Two years on and he will be one of the first names on Roy Hodgson’s England teamsheet for the Euro 2012 opener against France on June 11 having seen off a stern challenge from Everton's Leighton Baines.

If all goes to plan, there is even a chance Cole could win his 100th cap in the final and become only the sixth Three Lions player to reach that landmark.

Some heroic performances in the 93 appearances since making his international debut at the tender age of 20 have shown that this is a player who is totally committed to the national cause.

A monumental tussle with Portugal's Cristiano Ronaldo in the quarter-finals of Euro 2004 – when Cole once again showed his nerves of steel by converting from the spot in the penalty shootout - has been described as one of the best displays ever by an England international and he has maintained that level of consistency ever since.   

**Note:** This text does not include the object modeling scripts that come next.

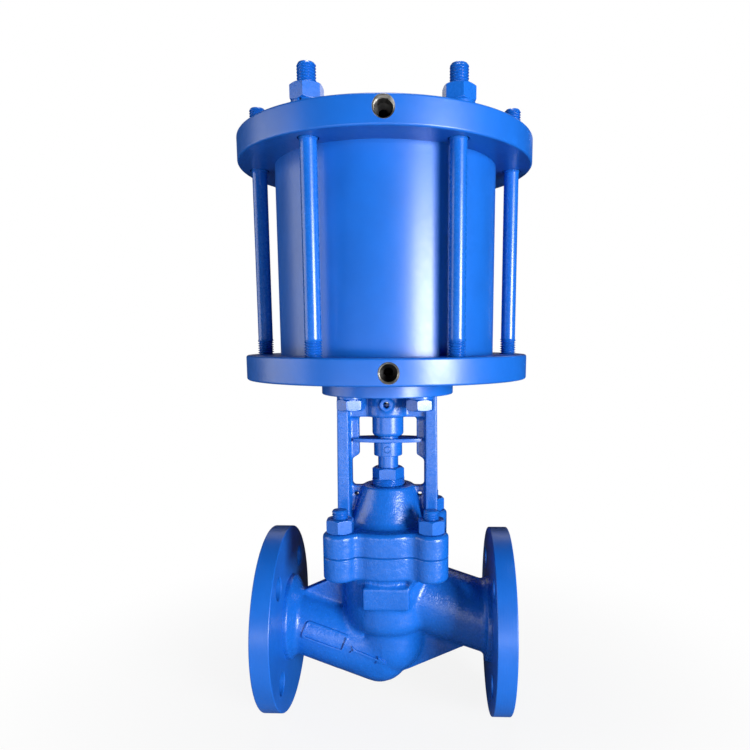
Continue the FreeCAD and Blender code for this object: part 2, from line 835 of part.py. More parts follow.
def anti_rotation_plate():
    """Plate clamped on the stem; its slotted ends run on the guide rails of the legs."""
    half_length = leg_inner - plate_end_gap
    half_width = plate_width / 2
    bow = (plate_width - plate_end_width) / 2
    side = [Vector(-half_length, -half_width + bow, sleeve_top), Vector(0, -half_width, sleeve_top),
            Vector(half_length, -half_width + bow, sleeve_top)]
    front = Part.Arc(*side).toShape()
    back = Part.Arc(*[Vector(p.x, -p.y, p.z) for p in side]).toShape()
    ends = [Part.makeLine(Vector(x, -half_width + bow, sleeve_top), Vector(x, half_width - bow, sleeve_top))
            for x in (-half_length, half_length)]
    outline = Part.Wire(Part.__sortEdges__([front, ends[1], back, ends[0]]))
    plate = Part.Face(outline).extrude(Vector(0, 0, plate_thickness))
    slot_start = leg_inner - rail_depth - slot_clearance
    slot_width = web_thickness + 2 * slot_clearance
    cuts = [cylinder(stem_top_radius + thread_fit, sleeve_top - 1, plate_top + 1)]
    for turn in (-1, 1):
        slot = Part.makeBox(plate_end_gap + half_length, slot_width, plate_thickness + 2)
        slot.translate(Vector(slot_start, -slot_width / 2, sleeve_top - 1))
        cuts.append(slot if turn > 0 else mirrored(slot))
    return plate.cut(cuts)


def rod_coupling():
    """Round coupling that joins stem and piston rod and clamps the plate."""
    body = cylinder(coupling_radius, coupling_low, coupling_top)
    body = rounded_rim(body, coupling_low, coupling_edge_radius)
    neck = cylinder(coupling_neck_radius, plate_top, coupling_low + 1)
    bore = cylinder(stem_top_radius + thread_fit, plate_top - 1, coupling_top + 1)
    return body.fuse(neck).cut(bore)


# Actuator

def port_cuts(height, well_end, cover_radius, turn):
    """Radial threaded port, its drilling and the well that opens into the cylinder."""
    port = along(Vector(0, -cover_radius - 1, height), Vector(0, -cover_radius + port_depth, height),
                 port_diameter / 2)
    drilling = along(Vector(0, -cover_radius + port_depth - 1, height),
                     Vector(0, -port_well_radius, height), port_drilling / 2)
    past = port_drilling / 2 + port_well_past
    well_start = height - past if well_end > height else height + past
    well = along(Vector(0, -port_well_radius, well_start), Vector(0, -port_well_radius, well_end),
                 port_well_diameter / 2)
    return [turned_by(cut, turn) for cut in (port, drilling, well)]


def cover_disc(radius, low, high):
    disc_shape = cylinder(radius, low, high)
    return disc_shape.makeFillet(cover_edge_radius, [edge for edge in disc_shape.Edges if edge.Closed])


def barrel_groove(low, high):
    outer = barrel_radius + barrel_wall + groove_clearance
    return ring(outer, barrel_radius - groove_clearance, low, high)


def bottom_cover():
    boss = rounded_rim(cylinder(cover_boss_radius, bottom_cover_top - 1, boss_top), boss_top, 1.0)
    cover = cover_disc(bottom_cover_radius, yoke_top, bottom_cover_top).fuse(boss)
    tie_rod_hole_low = bottom_cover_top - tie_rod_depth
    tapped = cylinder(tie_rod_thread_diameter / 2 + thread_fit, tie_rod_hole_low, bottom_cover_top + 1)
    cover = cover.cut(turned_actuator(at_places(tapped, tie_rod_places)))
    cuts = port_cuts(yoke_top + lower_port_rise, bottom_cover_top + 1, bottom_cover_radius, lower_port_turn)
    cuts += [barrel_groove(barrel_low - barrel_gasket_thickness, bottom_cover_top + 1),
             cylinder(wiper_radius + press_clearance, yoke_top - 1, yoke_top + wiper_height),
             cylinder(rod_bush_radius + press_clearance, yoke_top, boss_top),
             cylinder(rod_seal_radius + press_clearance, boss_top - rod_seal_height, boss_top + 1)]
    for x, y in yoke_bolt_places:
        cuts.append(cylinder(stud_radius + thread_fit, yoke_top - 1, yoke_top + yoke_bolt_depth + 1, x, y))
    return cover.cut(cuts)


def top_cover():
    boss_low = top_cover_low - spring_boss_height
    boss = rounded_rim(cylinder(spring_boss_radius, boss_low, top_cover_low + 1), boss_low, 1.0)
    cover = cover_disc(top_cover_radius, top_cover_low, top_cover_top).fuse(boss)
    through = cylinder(tie_rod_hole / 2, top_cover_low - 1, top_cover_top + 1)
    cover = cover.cut(turned_actuator(at_places(through, tie_rod_places)))
    cuts = port_cuts(top_cover_low + upper_port_rise, top_cover_low - 1, top_cover_radius, upper_port_turn)
    cuts.append(barrel_groove(top_cover_low - 1, barrel_top + barrel_gasket_thickness))
    cuts.append(ring(stop_tube_radius + press_clearance, stop_tube_radius - stop_tube_wall - press_clearance,
                     boss_low - 1, boss_low + stop_tube_seat_depth))
    return cover.cut(cuts)


def lift_stop_tube():
    """Tube under the top cover that the piston meets when the valve is fully open."""
    low = piston_top + spring_boss_height + stem_lift
    high = top_cover_low - spring_boss_height + stop_tube_seat_depth
    return ring(stop_tube_radius, stop_tube_radius - stop_tube_wall, low, high)


def cylinder_barrel():
    return ring(barrel_radius + barrel_wall, barrel_radius, barrel_low, barrel_top)


def barrel_gasket(low):
    return ring(barrel_radius + barrel_wall - barrel_gasket_inset, barrel_radius + barrel_gasket_inset,
                low, low + barrel_gasket_thickness)


def tie_rods():
    thread = tie_rod_thread_diameter / 2
    shank = tie_rod_shank_diameter / 2
    low = bottom_cover_top - tie_rod_depth
    thread_end = bottom_cover_top + tie_rod_thread_showing
    thread_start = tie_rod_top - tie_rod_top_thread
    step = thread - shank
    edge = rod_end_chamfer
    rod = turned([(0, low), (thread - edge, low), (thread, low + edge), (thread, thread_end - step),
                  (shank, thread_end), (shank, thread_start), (thread, thread_start + step),
                  (thread, tie_rod_top - edge), (thread - edge, tie_rod_top), (0, tie_rod_top)])
    return turned_actuator(at_places(rod, tie_rod_places))


def tie_rod_washers():
    return turned_actuator(at_places(lock_washer(top_cover_top), tie_rod_places))


def tie_rod_nuts():
    return turned_actuator(at_places(nut(tie_nut_low, tie_nut_height), tie_rod_places))


def rod_wiper():
    return ring(wiper_radius, rod_radius + running_fit, yoke_top, yoke_top + wiper_height)


def rod_bush():
    return ring(rod_bush_radius, rod_radius + running_fit, yoke_top + wiper_height, boss_top - rod_seal_height)


def rod_seal():
    return ring(rod_seal_radius, rod_radius + running_fit, boss_top - rod_seal_height, boss_top)


def piston_rod():
    low = coupling_top - coupling_length / 2 + rod_gap_in_coupling / 2
    high = piston_top + piston_washer_thickness + nut_height + rod_above_nut
    thread = rod_thread_radius
    edge = rod_end_chamfer
    return turned([(0, low), (thread - edge, low), (thread, low + edge), (thread, coupling_top),
                   (rod_radius, coupling_top), (rod_radius, piston_low), (thread, piston_low),
                   (thread, high - edge), (thread - edge, high), (0, high)])


def piston():
    """Piston with grooves for seal and guide ring, a spring boss and a lightening pocket."""
    outer = barrel_radius - piston_clearance
    boss = piston_top + spring_boss_height
    blank = fused([cylinder(outer, piston_low, piston_top), cylinder(spring_boss_radius, piston_low, boss)])
    seal_low = piston_low + piston_seal_low
    guide_low = piston_low + guide_ring_low
    cuts = [ring(outer + 1, outer - piston_seal_depth, seal_low, seal_low + piston_seal_height),
            ring(outer + 1, outer - guide_ring_depth, guide_low, guide_low + guide_ring_height),
            ring(barrel_radius - piston_rim, piston_pocket_inner, piston_top - piston_pocket_depth, piston_top + 1),
            cylinder(nut_well_radius, piston_top, boss + 1),
            cylinder(rod_thread_radius + thread_fit, piston_low - 1, boss + 1)]
    return blank.cut(cuts)


def piston_ring(low_offset, height, depth):
    outer = barrel_radius - running_fit
    inner = barrel_radius - piston_clearance - depth + ring_side_clearance
    low = piston_low + low_offset + ring_side_clearance
    return ring(outer, inner, low, low + height - 2 * ring_side_clearance)


def piston_washer():
    return ring(piston_washer_radius, rod_thread_radius + washer_bore_clearance,
                piston_top, piston_top + piston_washer_thickness)


def piston_nut():
    return nut(piston_top + piston_washer_thickness, nut_height)


def return_spring():
    """Coil spring with ends ground flat on the piston and under the top cover."""
    low = piston_top + spring_seat_gap
    high = top_cover_low - spring_seat_gap
    wire = spring_wire_diameter / 2
    pitch = (high - low) / spring_coils
    start = low - pitch * 0.12
    helix = Part.makeHelix(pitch, pitch * (spring_coils + 0.24), spring_mean_radius)
    section = Part.Wire(Part.makeCircle(wire, Vector(spring_mean_radius, 0, 0), Vector(0, 1, 0)))
    coil = Part.Wire(helix).makePipeShell([section], True, True)
    coil.translate(Vector(0, 0, start))
    slab = ring(spring_mean_radius + 2 * wire, spring_mean_radius - 2 * wire, low, high)
    return coil.common(slab)


def write(name, shape):
    lifted = shape.copy()
    lifted.translate(Vector(0, 0, pipe_height))
    lifted.exportStep("parts/" + name + ".step")


def main():
    os.makedirs("parts", exist_ok=True)
    write("valve_body", valve_body())
    write("seat_ring", seat_ring())
    write("body_gasket", body_gasket())
    write("bellows_gasket", bellows_gasket())
    write("bellows_top_ring", bellows_top_ring())
    write("bellows", bellows())
    write("bellows_end_ring", bellows_end_ring())
    write("bonnet_yoke", bonnet_yoke())
    write("bonnet_studs", bonnet_studs())
    write("bonnet_nuts", bonnet_nuts())
    write("stem_guide_bush", stem_guide_bush())
    write("packing_rings", packing_stack())
    write("packing_follower", packing_follower())
    write("gland_nut", gland_nut())
    write("yoke_bolts", yoke_bolts())
    write("yoke_bolt_washers", yoke_bolt_washers())
    write("disc", disc())
    write("disc_lock_ring", disc_lock_ring())
    write("stem", stem())
    write("stem_sleeve", stem_sleeve())
    write("sleeve_pin", sleeve_pin())
    write("anti_rotation_plate", anti_rotation_plate())
    write("rod_coupling", rod_coupling())
    write("bottom_cover", bottom_cover())
    write("cylinder_barrel", cylinder_barrel())
    write("barrel_gasket_lower", barrel_gasket(barrel_low - barrel_gasket_thickness))
    write("barrel_gasket_upper", barrel_gasket(barrel_top))
    write("top_cover", top_cover())
    write("tie_rods", tie_rods())
    write("tie_rod_washers", tie_rod_washers())
    write("tie_rod_nuts", tie_rod_nuts())
    write("rod_wiper", rod_wiper())
    write("rod_bush", rod_bush())
    write("rod_seal", rod_seal())
    write("piston_rod", piston_rod())
    write("piston", piston())
    write("piston_seal", piston_ring(piston_seal_low, piston_seal_height, piston_seal_depth))
    write("piston_guide_ring", piston_ring(guide_ring_low, guide_ring_height, guide_ring_depth))
    write("piston_washer", piston_washer())
    write("piston_nut", piston_nut())
    write("return_spring", return_spring())
    write("lift_stop_tube", lift_stop_tube())


main()
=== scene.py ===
import math

import bmesh
import bpy
from mathutils import Matrix, Vector
from mathutils.bvhtree import BVHTree


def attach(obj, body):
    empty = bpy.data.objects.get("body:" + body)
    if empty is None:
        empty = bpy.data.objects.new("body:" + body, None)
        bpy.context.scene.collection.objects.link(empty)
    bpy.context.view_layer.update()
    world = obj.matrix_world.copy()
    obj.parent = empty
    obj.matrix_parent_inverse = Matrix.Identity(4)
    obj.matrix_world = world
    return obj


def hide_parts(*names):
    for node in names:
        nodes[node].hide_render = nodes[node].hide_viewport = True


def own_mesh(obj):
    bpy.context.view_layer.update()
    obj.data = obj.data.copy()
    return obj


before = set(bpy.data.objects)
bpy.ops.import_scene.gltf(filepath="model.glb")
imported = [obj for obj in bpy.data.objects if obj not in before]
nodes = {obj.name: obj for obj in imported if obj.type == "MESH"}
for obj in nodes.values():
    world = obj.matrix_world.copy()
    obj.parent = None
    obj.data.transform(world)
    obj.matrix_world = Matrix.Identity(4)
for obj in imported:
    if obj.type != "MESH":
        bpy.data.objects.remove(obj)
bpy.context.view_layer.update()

mm = 0.001
turn = math.tau


# tools for the pieces: a bmesh is in millimetres until it becomes an object

tools = {
    "weld": 0.0005,  # points closer than this become one
    "near": 0.02,  # how far a point may lie from the radius or plane that it belongs to
    "threadSlope": 2.6,
    "threadFoot": 0.15,
    "looseTurn": 0.9,  # how far each copy of a round piece is turned from the last, in radians
}


def recalc(bm):
    bmesh.ops.remove_doubles(bm, verts=bm.verts, dist=tools["weld"])
    bmesh.ops.recalc_face_normals(bm, faces=bm.faces)


def softenEdges(bm, width, segments=2, angle=0.5):
    edges = [e for e in bm.edges if len(e.link_faces) == 2 and e.calc_face_angle(0) > angle]
    bmesh.ops.bevel(bm, geom=edges, offset=width, offset_type="OFFSET", affect="EDGES", segments=segments,
                    profile=0.5, material=-1, clamp_overlap=True)


def lathe(profile, segments):  # corners are (radius, height); the profile closes on itself or on the axis
    bm = bmesh.new()
    verts = [bm.verts.new((radius, 0, height)) for radius, height in profile]
    edges = [bm.edges.new(pair) for pair in zip(verts, verts[1:])]
    if profile[0][0] > 0:
        edges.append(bm.edges.new((verts[-1], verts[0])))
    bmesh.ops.spin(bm, geom=verts + edges, cent=(0, 0, 0), axis=(0, 0, 1), angle=turn, steps=segments,
                   use_merge=True)
    recalc(bm)
    return bm


def steps(low, high, size):  # heights that divide a length evenly
    count = max(1, round((high - low) / size))
    return [low + (high - low) * index / count for index in range(count + 1)]


def cutThread(bm, radius, low, high, pitch, depth):  # helical groove in a lathe's own rings
    for vert in bm.verts:
        reach = math.hypot(vert.co.x, vert.co.y)
        if abs(reach - radius) > tools["near"] or not low < vert.co.z < high:
            continue
        phase = (vert.co.z / pitch - math.atan2(vert.co.y, vert.co.x) / turn) % 1
        groove = min(1.0, max(0.0, abs(phase - 0.5) * tools["threadSlope"] - tools["threadFoot"]))
        fade = min(1.0, (vert.co.z - low) / pitch, (high - vert.co.z) / pitch)
        scale = (radius - depth * (1 - groove) * fade) / reach
        vert.co.x *= scale
        vert.co.y *= scale


hexagon = {"faceShare": 0.96, "chamfer": math.radians(30), "blunt": 0.15, "edge": 0.22, "edgeAngle": 0.3}


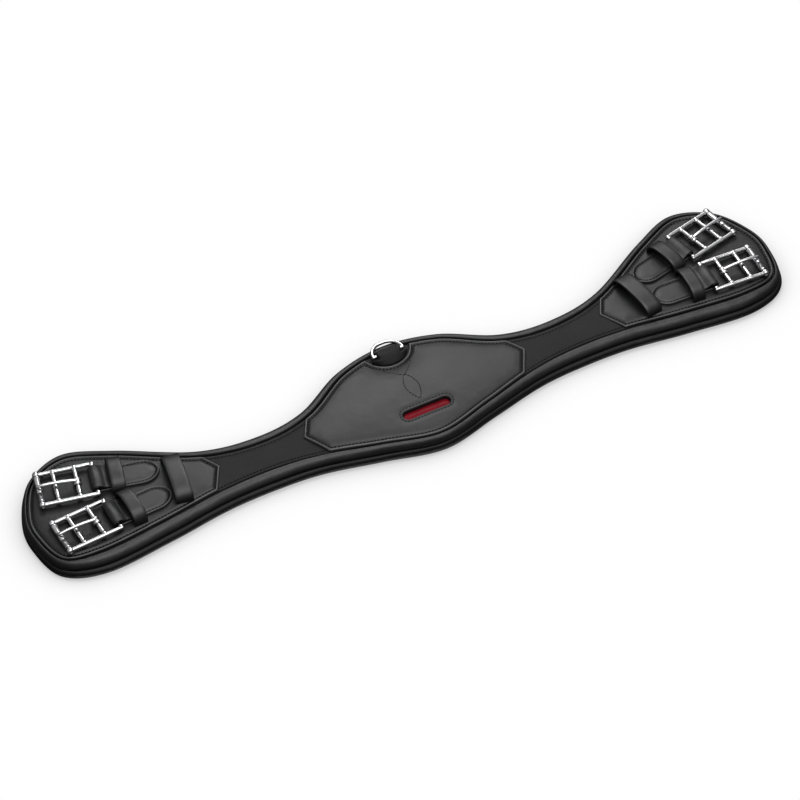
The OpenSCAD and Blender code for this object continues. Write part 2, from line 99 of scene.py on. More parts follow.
class GirthSettings(bpy.types.PropertyGroup):
    """Sizes and colours of the girth, shared by every piece."""

    half_length: length("Half length", 0.330, "Half of the girth's overall length")
    middle_half: length("Middle half width", 0.058, "Half of the width across the middle")
    waist_x: length("Waist", 0.132, "Where the waist is narrowest, and where the girth bends")
    waist_front: length("Waist front", 0.020, "Front edge of the waist")
    waist_rear: length("Waist rear", 0.0335, "Rear edge of the waist")
    end_x: length("End", 0.280, "Where an end is widest")
    end_front: length("End front", 0.075, "Front edge of an end")
    end_rear: length("End rear", 0.047, "Rear edge of an end")
    roll_middle: length("Roll at the middle", 0.0085, "Width of the roll across the middle")
    roll_waist: length("Roll at the waist", 0.0133, "Width of the roll along the waist")
    roll_front: length("Roll in front", 0.0095, "Width of the roll along an end's front edge")
    roll_tip: length("Roll at the tip", 0.0058, "Width of the roll round an end's tip")
    roll_rear: length("Roll behind", 0.0135, "Width of the roll along an end's rear edge")
    crown_z: length("Roll height", 0.015, "Height of the roll's crown")
    bed_depth: length("Bed depth", 0.0032, "Depth of the bed between the rolls")
    base_t: length("Base layer", 0.0012, "Thickness of the base layer")
    panel_t: length("Panel", 0.0024, "Thickness of the panels")
    crown_rise: length("Crown", 0.0027, "Rise of the middle panel's crown over its edges")
    middle_tip_x: length("Middle panel's tip", 0.099, "Tip of the middle panel")
    end_tip_x: length("End panel's tip", 0.169, "Tip of an end panel")
    point_angle: angle("Point angle", 61, "Half angle of the panels' points")
    scallop_half: length("Scallop radius", 0.020, "Radius of the scallop for the D-ring")
    scallop_y: length("Scallop", 0.031, "Deepest point of the scallop")
    window_l: length("Window length", 0.041, "Length of the badge window")
    window_h: length("Window height", 0.0086, "Height of the badge window")
    window_y: length("Window place", -0.024, "Centre of the badge window")
    chape_w: length("Chape width", 0.024, "Width of the chapes")
    chape_t: length("Chape thickness", 0.0022, "Thickness of the chape leather")
    chape_l: length("Chape length", 0.051, "Length of a chape from its bar to its tip")
    fold_l: length("Fold length", 0.022, "Length of the folded part on top of a chape")
    keeper_w: length("Keeper width", 0.0115, "Width of a keeper along the strap")
    keeper_u: length("Keeper place", 0.0165, "Distance of a keeper from the buckle bar")
    keeper_in: length("Keeper inside", 0.0315, "Inside width of a keeper")
    keeper_h: length("Keeper height", 0.0100, "Inside height of a keeper")
    keeper_t: length("Keeper thickness", 0.002, "Thickness of the keeper leather")
    shared_w: length("Shared keeper width", 0.0145, "Width of the shared keeper")
    shared_in: length("Shared keeper inside", 0.044, "Inside width of the shared keeper")
    shared_h: length("Shared keeper height", 0.0084, "Inside height of the shared keeper")
    shared_x: length("Shared keeper place", 0.205, "Centre of the shared keeper from the middle")
    shared_y: length("Shared keeper offset", 0.0025, "Centre of the shared keeper across the girth")
    shared_turn: angle("Shared keeper turn", 9, "Turn of the shared keeper from straight across")
    front_bar_x: length("Front bar", 0.262, "Front buckle bar from the middle")
    front_bar_y: length("Front bar across", 0.031, "Front buckle bar across the girth")
    front_fan: angle("Front fan", 13.5, "How far the front buckle fans out")
    rear_bar_x: length("Rear bar", 0.265, "Rear buckle bar from the middle")
    rear_bar_y: length("Rear bar across", -0.0085, "Rear buckle bar across the girth")
    rear_fan: angle("Rear fan", -2.5, "How far the rear buckle fans out")
    buckle_w: length("Buckle width", 0.0315, "Distance between the side bars' centres")
    buckle_l: length("Buckle length", 0.044, "Distance from the chape bar to the roller")
    tongue_u: length("Tongue bar", 0.0139, "Distance from the chape bar to the tongue bar")
    mid_u: length("Middle bar", 0.031, "Distance from the chape bar to the middle bar")
    side_r: length("Side bar", 0.00175, "Radius of the side bars")
    bar_r: length("Cross bar", 0.0016, "Radius of the cross bars")
    axle_r: length("Axle", 0.00125, "Radius of the roller's axle")
    roller_r: length("Roller", 0.0027, "Outer radius of the roller")
    knob_r: length("Knob", 0.0029, "Radius of the knobs")
    tongue_r: length("Tongue", 0.0015, "Radius of the tongue's rod")
    ring_y: length("Ring bar", 0.0435, "Distance of the D-ring's bar from the centre line")
    ring_half: length("Ring half width", 0.013, "Half width of the D-ring")
    ring_depth: length("Ring depth", 0.0115, "Depth of the D-ring")
    ring_r: length("Ring wire", 0.0015, "Radius of the D-ring's wire")
    loop_t: length("Ring loop", 0.002, "Thickness of the ring's leather loop")
    ring_swing: angle("Ring swing", 150, "How far the D-ring swings back over its tab")
    stitch_pitch: length("Stitch pitch", 0.0029, "Distance from one stitch to the next")
    stitch_inset: length("Stitch inset", 0.0031, "Distance of the stitch line from a leather edge")
    outline_steps: IntProperty(name="Outline steps", description="Samples between two points of the outline",
                               default=10, min=4, max=24)
    panel_colour: colour("Panel colour", (0.0075, 0.0075, 0.0081), "Leather of the panels")
    # Lighter than the leathers: a painted highlight on the rounded cut edges.
    rim_colour: colour("Edge painted highlight", (0.020, 0.020, 0.0216), "Painted highlight on the cut and polished edges of the leather")
    roll_colour: colour("Roll colour", (0.0045, 0.0045, 0.00486), "Leather of the padded rolls")
    waist_colour: colour("Waist colour", (0.0040, 0.0040, 0.00432),
                         "Soft leather of the waists and the ring's tab")
    lining_colour: colour("Lining colour", (0.0028, 0.0028, 0.003024), "Leather of the lining")
    strap_colour: colour("Strap colour", (0.0055, 0.0055, 0.00594), "Leather of the chapes and keepers")
    thread_colour: colour("Thread colour", (0.0025, 0.0025, 0.0028), "Waxed thread of the seams")
    steel_colour: colour("Steel colour", (0.56, 0.56, 0.57), "Polished steel of the buckles and the D-ring")
    badge_dark: colour("Badge dark", (0.10, 0.001, 0.005), "Darker tone of the badge's enamel")
    badge_light: colour("Badge light", (0.19, 0.002, 0.010), "Lighter tone of the badge's enamel")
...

Yet the boos that rang out around Wembley back in 2008 after his calamitous back pass gifted Kazakhstan no more than a consolation goal in a routine 5-1 England victory was an indication of how easily opinion can turn against him.

It is little wonder then that Cole now rarely sanctions an interview, although his plea "to be judged only on my football, not my private life" in a BBC feature broadcast last summer was most revealing.

Because call him what you like - and many have - there is no doubt Ashley Cole is a player any supporter in the world would want in their team.